> Goal
Write out again, unaltered, the lines from the start through the line containing "# ---- the metal".

(Scripts that build objects)
>> start

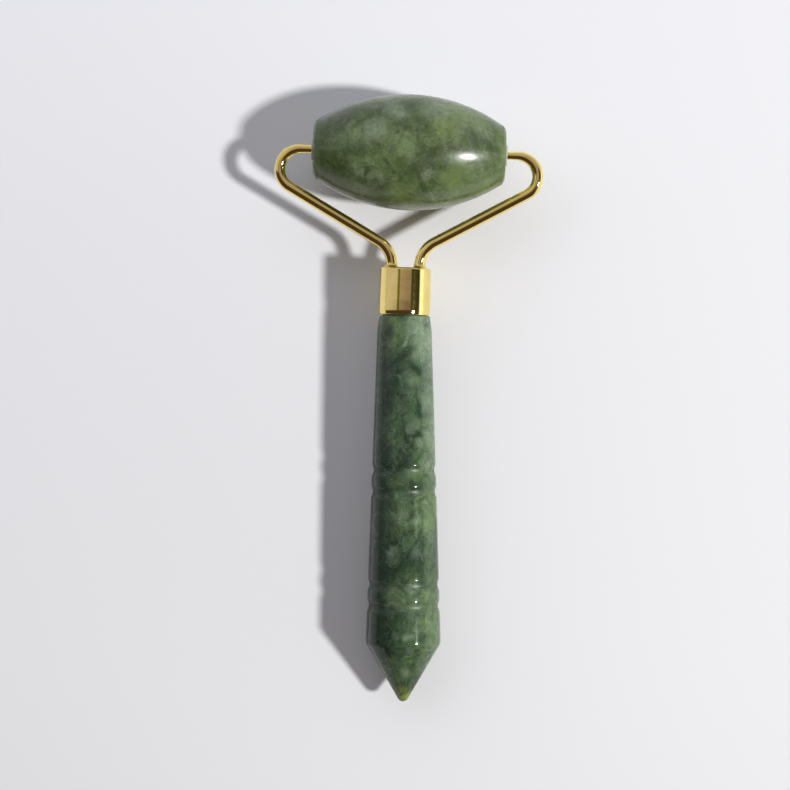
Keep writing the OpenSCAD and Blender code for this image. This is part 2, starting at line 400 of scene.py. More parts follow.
def barrel_outline():
    """The barrel with its bore. The bore's own wall closes the outline."""
    drop = ROLLER_RADIUS - ROLLER_END_RADIUS
    curve = (ROLLER_HALF**2 + drop**2) / (2 * drop)
    sweep_angle = atan2(ROLLER_HALF, curve - drop)
    barrel = []
    for step in range(1, BARREL_STEPS):
        angle = sweep_angle * (2 * step / BARREL_STEPS - 1)
        barrel.append((ROLLER_RADIUS - curve * (1 - cos(angle)), curve * sin(angle), 0))
    corners = [
        (BORE_RADIUS, -ROLLER_HALF + BORE_CHAMFER, 0),
        (BORE_RADIUS + BORE_CHAMFER, -ROLLER_HALF, BORE_EDGE),
        (ROLLER_END_RADIUS, -ROLLER_HALF, ROLLER_EDGE),
        *barrel,
        (ROLLER_END_RADIUS, ROLLER_HALF, ROLLER_EDGE),
        (BORE_RADIUS + BORE_CHAMFER, ROLLER_HALF, BORE_EDGE),
        (BORE_RADIUS, ROLLER_HALF - BORE_CHAMFER, 0),
    ]
    return ring_outline(corners, STONE_STEP)


# ---- the metal head ----


def ferrule_outline():
    """The drawn cup. Polishing has narrowed its top a little and rolled off its lower rim."""
    top, rim = FERRULE_TOP, FERRULE_TOP + FERRULE_LENGTH
    inside = FERRULE_RADIUS - FERRULE_WALL
    corners = [
        (0, top, 0),
        (FERRULE_RADIUS - FERRULE_POLISH, top, FERRULE_SHOULDER),
        (FERRULE_RADIUS, rim - LIP_TAPER, LIP_TAPER_ROUNDING),
        (FERRULE_RADIUS, rim - LIP_ROLL, LIP_ROLL_ROUNDING),
        (FERRULE_RADIUS - FERRULE_POLISH, rim, LIP_OUTER_EDGE),
        (inside, rim, LIP_INNER_EDGE),
        (inside, top + FERRULE_CAP, 0),
        (0, top + FERRULE_CAP, 0),
    ]
    return divided(rounded(corners), METAL_STEP)[::-1]


def cut_leg_holes(ferrule):
    """Drills the two holes for the legs through the ferrule's closed top."""
    top = FERRULE_TOP - DRILL_MARGIN
    bottom = FERRULE_TOP + FERRULE_CAP + DRILL_MARGIN
    hole = WIRE_RADIUS + LEG_CLEARANCE
    outline = [Vector((0, bottom)), Vector((hole, bottom)), Vector((hole, top)), Vector((0, top))]
    drills = []
    for side in (-1, 1):
        place = SOCKET @ Matrix.Translation((side * LEG_OFFSET, 0, 0))
        drills.append(lathe("leg_drill", outline, place, SMALL_SIDES))
    cut(ferrule, drills)


def walk(point, heading, moves, step):
    """Stations of (point, heading) along moves of (length, turn)."""
    stations = [(point.copy(), heading)]
    for length, turn in moves:
        parts = max(2, round(length / step))
        for _ in range(parts):
            heading += turn / parts / 2
            point = point + Vector((cos(heading), sin(heading))) * length / parts
            heading += turn / parts / 2
            stations.append((point.copy(), heading))
    return stations


def wire_path(side):
    """The wire from its pin's inner end to the foot of its leg; side is -1 left, 1 right."""
    arm = (
        SHOULDER_START - LEG_OFFSET - LEG_BEND + (SHOULDER_BEND + LEG_BEND) * sin(ARM_SLOPE)
    ) / cos(ARM_SLOPE)
    leg_start = (
        SHOULDER_BEND + (SHOULDER_BEND + LEG_BEND) * cos(ARM_SLOPE) + arm * sin(ARM_SLOPE)
    )
    pin_start = ROLLER_HALF - PIN_LENGTH
    step_start = ROLLER_HALF + FLANGE + BARE_PIN
    moves = [
        (PIN_POINT, 0),
        (step_start - pin_start - PIN_POINT, 0),
        (SHOULDER_START - step_start, 0),
        (SHOULDER_BEND * (pi - ARM_SLOPE), ARM_SLOPE - pi),
        (arm, 0),
        (LEG_BEND * (pi / 2 - ARM_SLOPE), pi / 2 - ARM_SLOPE),
        (FERRULE_TOP + LEG_DEPTH - leg_start, 0),
    ]
    swell_end = SHOULDER_START + SHOULDER_BEND
    path = []
    for point, heading in walk(Vector((pin_start, 0)), 0.0, moves, METAL_STEP):
        radius = WIRE_RADIUS
        if point.y > -SHOULDER_BEND:
            swell = min(1.0, max(0.0, (point.x - step_start) / (swell_end - step_start)))
            radius = PIN_RADIUS + (WIRE_RADIUS - PIN_RADIUS) * swell * swell * (3 - 2 * swell)
            radius -= max(0.0, pin_start + PIN_POINT - point.x)
        if side < 0:
            point = Vector((-point.x, point.y))
            heading = pi - heading
        path.append((point, heading, radius))
    return path


def solder_outline():
    """A collar with a hollow flank, from the ferrule's top up the leg."""
    inside = WIRE_RADIUS - SOLDER_OVERLAP
    outline = [Vector((inside, 0)), Vector((inside, -SOLDER_HEIGHT))]
    for step in range(SOLDER_STEPS + 1):
        angle = pi / 2 * step / SOLDER_STEPS
        outline.append(Vector((
            WIRE_RADIUS + SOLDER_WIDTH * (1 - cos(angle)),
            -SOLDER_HEIGHT * (1 - sin(angle)),
        )))
    return outline[::-1]


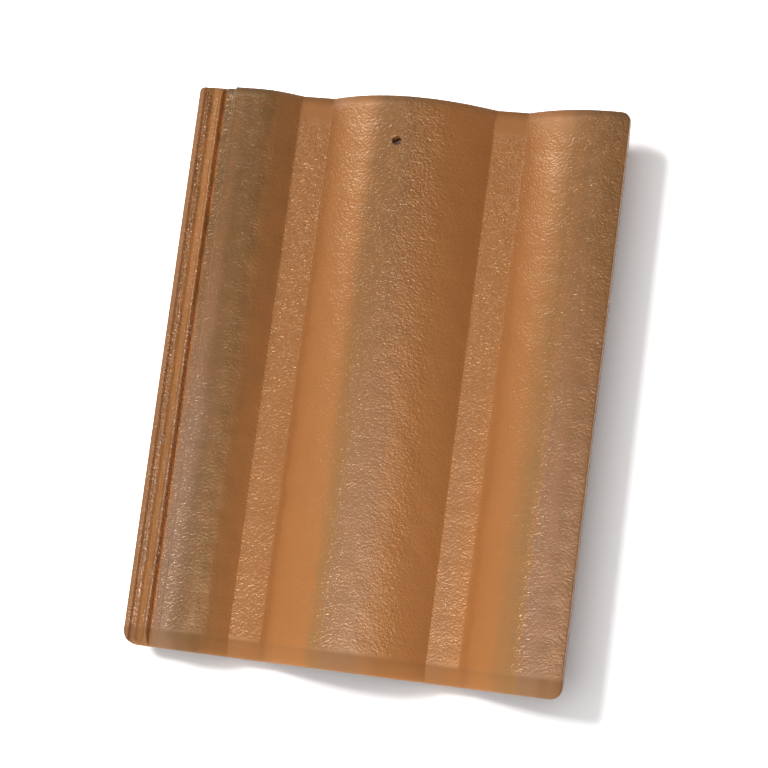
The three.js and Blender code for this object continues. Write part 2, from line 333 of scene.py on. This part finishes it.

>> end

> Solution for this exercise
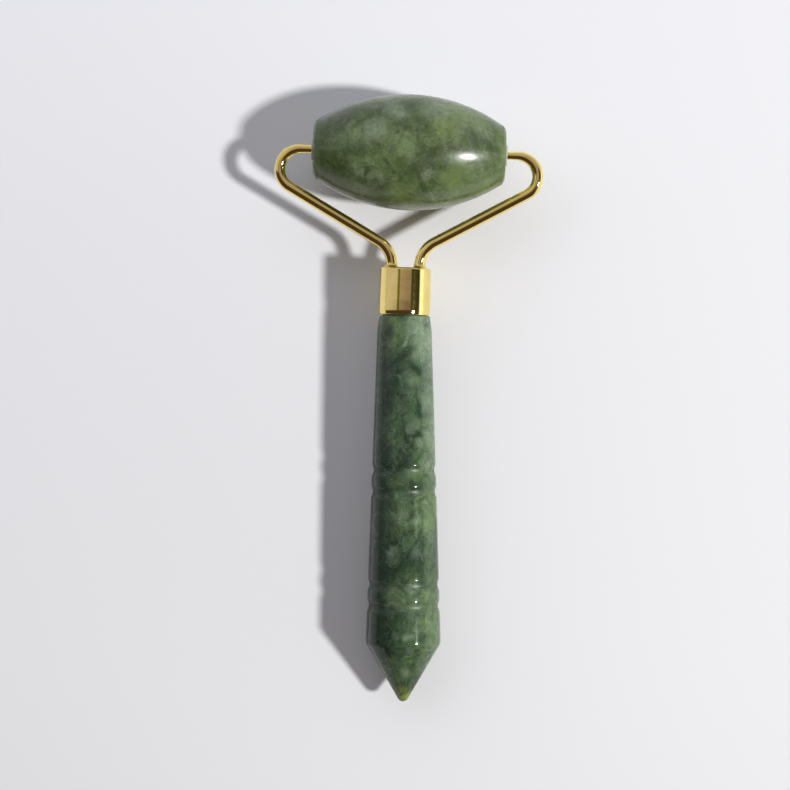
Keep writing the OpenSCAD and Blender code for this image. This is part 2, starting at line 400 of scene.py. More parts follow.
def barrel_outline():
    """The barrel with its bore. The bore's own wall closes the outline."""
    drop = ROLLER_RADIUS - ROLLER_END_RADIUS
    curve = (ROLLER_HALF**2 + drop**2) / (2 * drop)
    sweep_angle = atan2(ROLLER_HALF, curve - drop)
    barrel = []
    for step in range(1, BARREL_STEPS):
        angle = sweep_angle * (2 * step / BARREL_STEPS - 1)
        barrel.append((ROLLER_RADIUS - curve * (1 - cos(angle)), curve * sin(angle), 0))
    corners = [
        (BORE_RADIUS, -ROLLER_HALF + BORE_CHAMFER, 0),
        (BORE_RADIUS + BORE_CHAMFER, -ROLLER_HALF, BORE_EDGE),
        (ROLLER_END_RADIUS, -ROLLER_HALF, ROLLER_EDGE),
        *barrel,
        (ROLLER_END_RADIUS, ROLLER_HALF, ROLLER_EDGE),
        (BORE_RADIUS + BORE_CHAMFER, ROLLER_HALF, BORE_EDGE),
        (BORE_RADIUS, ROLLER_HALF - BORE_CHAMFER, 0),
    ]
    return ring_outline(corners, STONE_STEP)


# ---- the metal head ----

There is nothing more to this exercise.